Information provided:
•••
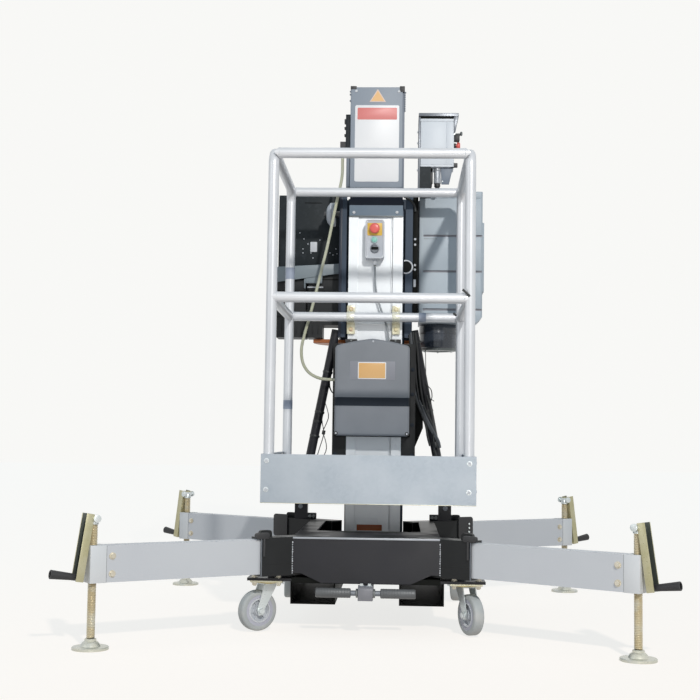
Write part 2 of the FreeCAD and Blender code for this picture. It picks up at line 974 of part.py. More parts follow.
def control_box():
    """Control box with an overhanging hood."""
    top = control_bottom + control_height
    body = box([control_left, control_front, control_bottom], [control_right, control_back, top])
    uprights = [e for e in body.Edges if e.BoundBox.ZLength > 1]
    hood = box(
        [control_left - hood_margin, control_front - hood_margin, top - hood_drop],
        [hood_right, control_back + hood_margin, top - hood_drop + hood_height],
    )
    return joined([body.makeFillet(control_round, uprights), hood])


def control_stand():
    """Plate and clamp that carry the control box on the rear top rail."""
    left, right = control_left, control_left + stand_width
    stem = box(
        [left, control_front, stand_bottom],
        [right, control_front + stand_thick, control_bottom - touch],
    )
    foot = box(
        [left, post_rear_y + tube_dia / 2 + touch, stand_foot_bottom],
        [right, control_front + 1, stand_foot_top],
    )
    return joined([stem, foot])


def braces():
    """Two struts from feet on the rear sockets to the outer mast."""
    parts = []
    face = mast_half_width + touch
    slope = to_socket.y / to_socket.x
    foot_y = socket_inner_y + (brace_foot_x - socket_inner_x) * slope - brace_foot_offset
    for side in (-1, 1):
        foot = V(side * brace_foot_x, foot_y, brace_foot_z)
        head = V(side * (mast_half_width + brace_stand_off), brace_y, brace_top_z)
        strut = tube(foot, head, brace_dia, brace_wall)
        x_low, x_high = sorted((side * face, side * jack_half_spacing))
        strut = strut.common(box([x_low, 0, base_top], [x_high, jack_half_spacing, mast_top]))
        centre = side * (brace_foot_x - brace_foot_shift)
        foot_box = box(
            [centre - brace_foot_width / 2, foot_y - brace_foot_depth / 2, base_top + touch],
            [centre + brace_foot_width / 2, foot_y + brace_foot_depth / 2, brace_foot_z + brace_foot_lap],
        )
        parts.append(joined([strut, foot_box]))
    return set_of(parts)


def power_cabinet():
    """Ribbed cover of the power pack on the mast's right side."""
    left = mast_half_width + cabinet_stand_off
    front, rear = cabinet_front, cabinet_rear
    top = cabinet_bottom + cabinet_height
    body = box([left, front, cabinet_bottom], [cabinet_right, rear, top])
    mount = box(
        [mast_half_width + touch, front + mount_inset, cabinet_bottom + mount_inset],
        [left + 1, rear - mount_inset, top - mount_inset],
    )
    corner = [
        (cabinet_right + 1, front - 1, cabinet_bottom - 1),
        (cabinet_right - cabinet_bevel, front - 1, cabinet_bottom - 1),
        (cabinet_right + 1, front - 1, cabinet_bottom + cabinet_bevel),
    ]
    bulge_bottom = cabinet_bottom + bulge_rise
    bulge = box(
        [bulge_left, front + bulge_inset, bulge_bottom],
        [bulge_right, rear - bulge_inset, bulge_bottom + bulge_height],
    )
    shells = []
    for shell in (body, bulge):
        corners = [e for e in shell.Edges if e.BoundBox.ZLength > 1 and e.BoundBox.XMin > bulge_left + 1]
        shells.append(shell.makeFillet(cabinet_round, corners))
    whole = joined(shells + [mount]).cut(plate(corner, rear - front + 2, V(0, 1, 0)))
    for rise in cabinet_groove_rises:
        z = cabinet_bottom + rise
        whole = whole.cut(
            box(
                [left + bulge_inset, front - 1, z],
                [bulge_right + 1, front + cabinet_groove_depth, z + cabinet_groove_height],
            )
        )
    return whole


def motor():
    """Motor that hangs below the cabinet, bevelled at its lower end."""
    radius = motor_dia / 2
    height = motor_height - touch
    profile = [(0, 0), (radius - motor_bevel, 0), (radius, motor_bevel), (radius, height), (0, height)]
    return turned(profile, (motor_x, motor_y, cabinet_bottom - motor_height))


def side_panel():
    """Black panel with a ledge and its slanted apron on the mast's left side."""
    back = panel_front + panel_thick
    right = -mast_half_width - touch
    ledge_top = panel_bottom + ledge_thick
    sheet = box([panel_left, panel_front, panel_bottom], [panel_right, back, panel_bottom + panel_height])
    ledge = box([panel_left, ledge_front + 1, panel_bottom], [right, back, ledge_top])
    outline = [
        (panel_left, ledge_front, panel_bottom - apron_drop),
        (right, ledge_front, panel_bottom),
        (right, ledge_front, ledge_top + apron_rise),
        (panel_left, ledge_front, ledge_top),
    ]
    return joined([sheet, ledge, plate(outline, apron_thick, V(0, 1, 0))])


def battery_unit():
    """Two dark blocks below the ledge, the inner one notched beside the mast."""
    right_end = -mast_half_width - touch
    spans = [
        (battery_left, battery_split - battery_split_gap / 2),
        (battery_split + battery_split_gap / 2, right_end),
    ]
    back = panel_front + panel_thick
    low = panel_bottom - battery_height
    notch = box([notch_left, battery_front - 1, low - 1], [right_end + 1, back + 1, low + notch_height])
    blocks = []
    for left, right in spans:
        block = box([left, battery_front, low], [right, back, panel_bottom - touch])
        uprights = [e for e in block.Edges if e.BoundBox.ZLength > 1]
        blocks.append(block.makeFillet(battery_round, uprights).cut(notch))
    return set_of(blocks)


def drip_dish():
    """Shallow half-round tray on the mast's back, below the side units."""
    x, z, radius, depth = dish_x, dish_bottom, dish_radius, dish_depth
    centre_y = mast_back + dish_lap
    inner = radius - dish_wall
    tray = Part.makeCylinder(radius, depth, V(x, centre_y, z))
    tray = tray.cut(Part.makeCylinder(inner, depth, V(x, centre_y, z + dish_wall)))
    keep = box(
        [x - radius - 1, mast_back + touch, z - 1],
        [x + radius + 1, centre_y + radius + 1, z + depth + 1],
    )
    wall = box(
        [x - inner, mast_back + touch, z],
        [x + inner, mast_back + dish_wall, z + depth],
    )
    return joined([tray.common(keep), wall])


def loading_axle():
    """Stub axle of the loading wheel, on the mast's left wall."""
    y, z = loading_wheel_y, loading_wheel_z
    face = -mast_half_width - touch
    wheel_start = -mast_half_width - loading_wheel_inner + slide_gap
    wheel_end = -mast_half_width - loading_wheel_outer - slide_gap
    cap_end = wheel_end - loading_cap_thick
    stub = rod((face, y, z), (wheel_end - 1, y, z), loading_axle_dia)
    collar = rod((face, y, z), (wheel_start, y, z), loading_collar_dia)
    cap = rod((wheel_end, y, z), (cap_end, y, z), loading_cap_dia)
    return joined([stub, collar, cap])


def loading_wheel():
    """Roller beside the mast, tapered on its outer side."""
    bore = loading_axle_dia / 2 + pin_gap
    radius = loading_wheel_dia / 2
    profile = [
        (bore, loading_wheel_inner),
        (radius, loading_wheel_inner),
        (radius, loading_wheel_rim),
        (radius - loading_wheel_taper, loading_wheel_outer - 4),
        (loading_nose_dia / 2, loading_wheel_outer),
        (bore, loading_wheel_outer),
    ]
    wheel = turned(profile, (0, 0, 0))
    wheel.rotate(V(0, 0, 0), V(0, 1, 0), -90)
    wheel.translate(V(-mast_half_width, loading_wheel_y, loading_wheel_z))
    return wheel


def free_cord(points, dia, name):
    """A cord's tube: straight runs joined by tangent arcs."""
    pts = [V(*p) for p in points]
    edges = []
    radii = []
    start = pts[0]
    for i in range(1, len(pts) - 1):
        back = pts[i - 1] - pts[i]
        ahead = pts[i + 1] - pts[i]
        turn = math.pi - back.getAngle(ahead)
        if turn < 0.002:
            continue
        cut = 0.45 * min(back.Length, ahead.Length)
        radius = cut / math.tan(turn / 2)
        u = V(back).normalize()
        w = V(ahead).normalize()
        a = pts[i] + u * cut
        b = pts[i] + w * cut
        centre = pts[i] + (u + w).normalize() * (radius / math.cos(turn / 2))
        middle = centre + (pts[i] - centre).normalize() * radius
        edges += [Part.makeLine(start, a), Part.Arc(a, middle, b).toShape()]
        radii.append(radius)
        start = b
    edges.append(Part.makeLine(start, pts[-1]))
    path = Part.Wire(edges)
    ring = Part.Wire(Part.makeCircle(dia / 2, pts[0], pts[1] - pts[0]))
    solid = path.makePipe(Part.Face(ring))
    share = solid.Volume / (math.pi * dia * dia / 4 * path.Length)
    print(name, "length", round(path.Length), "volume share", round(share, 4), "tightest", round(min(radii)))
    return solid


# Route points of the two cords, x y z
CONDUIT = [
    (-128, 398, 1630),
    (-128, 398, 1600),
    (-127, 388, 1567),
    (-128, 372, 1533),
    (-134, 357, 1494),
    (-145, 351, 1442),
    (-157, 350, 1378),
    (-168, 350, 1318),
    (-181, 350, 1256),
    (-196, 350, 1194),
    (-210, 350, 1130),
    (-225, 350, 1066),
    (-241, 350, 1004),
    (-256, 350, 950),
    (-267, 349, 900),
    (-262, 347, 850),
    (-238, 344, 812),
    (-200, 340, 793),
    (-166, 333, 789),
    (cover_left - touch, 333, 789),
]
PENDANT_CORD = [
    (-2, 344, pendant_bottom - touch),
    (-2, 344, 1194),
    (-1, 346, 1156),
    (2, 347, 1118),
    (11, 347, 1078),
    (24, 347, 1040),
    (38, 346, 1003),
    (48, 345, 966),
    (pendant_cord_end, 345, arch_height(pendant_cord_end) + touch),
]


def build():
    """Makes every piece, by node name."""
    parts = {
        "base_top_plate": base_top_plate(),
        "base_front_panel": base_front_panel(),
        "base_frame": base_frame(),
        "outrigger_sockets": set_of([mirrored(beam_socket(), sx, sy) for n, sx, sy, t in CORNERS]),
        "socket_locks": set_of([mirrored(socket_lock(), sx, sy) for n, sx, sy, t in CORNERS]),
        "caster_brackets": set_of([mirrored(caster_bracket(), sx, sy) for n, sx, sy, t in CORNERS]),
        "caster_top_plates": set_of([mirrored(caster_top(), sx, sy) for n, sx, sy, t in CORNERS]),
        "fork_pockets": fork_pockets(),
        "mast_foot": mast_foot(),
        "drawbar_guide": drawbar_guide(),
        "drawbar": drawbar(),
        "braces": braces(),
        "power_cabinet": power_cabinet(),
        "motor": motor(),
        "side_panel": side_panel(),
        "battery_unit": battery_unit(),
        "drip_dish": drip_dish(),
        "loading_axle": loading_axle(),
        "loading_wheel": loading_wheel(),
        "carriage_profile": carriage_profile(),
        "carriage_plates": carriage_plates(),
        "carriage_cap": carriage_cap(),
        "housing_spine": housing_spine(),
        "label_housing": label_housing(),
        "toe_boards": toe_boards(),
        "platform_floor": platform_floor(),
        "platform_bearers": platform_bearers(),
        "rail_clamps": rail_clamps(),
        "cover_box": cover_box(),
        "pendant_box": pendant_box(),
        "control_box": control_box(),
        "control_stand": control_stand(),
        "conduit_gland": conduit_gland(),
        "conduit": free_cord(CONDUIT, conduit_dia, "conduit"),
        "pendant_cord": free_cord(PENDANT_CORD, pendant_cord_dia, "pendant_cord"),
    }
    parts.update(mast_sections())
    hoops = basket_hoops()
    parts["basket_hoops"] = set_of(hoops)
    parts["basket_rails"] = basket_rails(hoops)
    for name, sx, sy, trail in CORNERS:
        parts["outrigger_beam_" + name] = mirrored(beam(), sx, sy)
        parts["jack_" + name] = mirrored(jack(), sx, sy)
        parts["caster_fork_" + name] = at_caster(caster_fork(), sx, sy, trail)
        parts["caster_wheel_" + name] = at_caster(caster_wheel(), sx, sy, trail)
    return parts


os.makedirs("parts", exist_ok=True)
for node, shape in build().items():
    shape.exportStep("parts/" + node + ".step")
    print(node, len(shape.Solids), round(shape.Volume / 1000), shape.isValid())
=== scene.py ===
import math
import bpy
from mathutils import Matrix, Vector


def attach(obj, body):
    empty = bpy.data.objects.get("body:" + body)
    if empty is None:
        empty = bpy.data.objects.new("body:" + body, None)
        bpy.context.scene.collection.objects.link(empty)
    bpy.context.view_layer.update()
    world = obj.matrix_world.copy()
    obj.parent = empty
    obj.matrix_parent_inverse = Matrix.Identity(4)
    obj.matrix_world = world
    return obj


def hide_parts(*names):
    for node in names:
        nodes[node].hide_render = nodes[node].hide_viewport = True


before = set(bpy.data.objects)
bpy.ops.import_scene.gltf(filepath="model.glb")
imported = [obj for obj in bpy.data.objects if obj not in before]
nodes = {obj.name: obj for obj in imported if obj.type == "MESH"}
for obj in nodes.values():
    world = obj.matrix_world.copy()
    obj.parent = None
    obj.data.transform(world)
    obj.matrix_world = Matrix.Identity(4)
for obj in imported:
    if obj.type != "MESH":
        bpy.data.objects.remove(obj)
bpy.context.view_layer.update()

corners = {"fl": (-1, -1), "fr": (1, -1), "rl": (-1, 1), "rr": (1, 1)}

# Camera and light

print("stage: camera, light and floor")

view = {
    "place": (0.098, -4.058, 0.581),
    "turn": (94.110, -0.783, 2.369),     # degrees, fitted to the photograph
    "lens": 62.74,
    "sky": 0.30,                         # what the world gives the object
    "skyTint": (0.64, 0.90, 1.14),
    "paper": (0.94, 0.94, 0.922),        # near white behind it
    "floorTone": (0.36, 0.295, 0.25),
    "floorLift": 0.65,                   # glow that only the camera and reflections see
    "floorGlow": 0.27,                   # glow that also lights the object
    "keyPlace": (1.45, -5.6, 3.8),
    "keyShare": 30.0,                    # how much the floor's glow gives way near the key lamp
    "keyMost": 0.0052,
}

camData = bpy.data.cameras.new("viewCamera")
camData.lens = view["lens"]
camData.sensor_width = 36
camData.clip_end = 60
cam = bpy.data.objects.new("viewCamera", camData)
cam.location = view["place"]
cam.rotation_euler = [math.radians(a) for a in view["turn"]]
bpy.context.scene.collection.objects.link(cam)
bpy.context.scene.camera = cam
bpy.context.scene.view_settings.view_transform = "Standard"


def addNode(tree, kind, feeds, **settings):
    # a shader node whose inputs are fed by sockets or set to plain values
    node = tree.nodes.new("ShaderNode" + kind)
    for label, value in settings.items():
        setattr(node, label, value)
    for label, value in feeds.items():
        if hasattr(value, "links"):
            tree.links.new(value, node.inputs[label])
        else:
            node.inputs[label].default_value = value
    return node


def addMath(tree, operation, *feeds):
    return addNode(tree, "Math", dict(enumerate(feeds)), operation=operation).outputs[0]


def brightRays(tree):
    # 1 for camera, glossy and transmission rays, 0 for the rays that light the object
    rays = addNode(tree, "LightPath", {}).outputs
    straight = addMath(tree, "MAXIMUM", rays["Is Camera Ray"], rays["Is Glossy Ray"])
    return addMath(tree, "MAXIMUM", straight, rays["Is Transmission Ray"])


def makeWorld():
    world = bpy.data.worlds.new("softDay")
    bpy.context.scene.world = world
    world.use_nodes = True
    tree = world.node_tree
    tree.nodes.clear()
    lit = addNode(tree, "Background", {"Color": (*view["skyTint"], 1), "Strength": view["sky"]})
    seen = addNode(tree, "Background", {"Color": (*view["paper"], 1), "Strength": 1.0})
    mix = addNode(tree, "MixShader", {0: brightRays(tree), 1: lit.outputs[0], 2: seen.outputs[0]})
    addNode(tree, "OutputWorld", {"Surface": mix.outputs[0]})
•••
Work out how many lines of the listing above include the word "True". Reply with nothing but the count.

Complete response:
3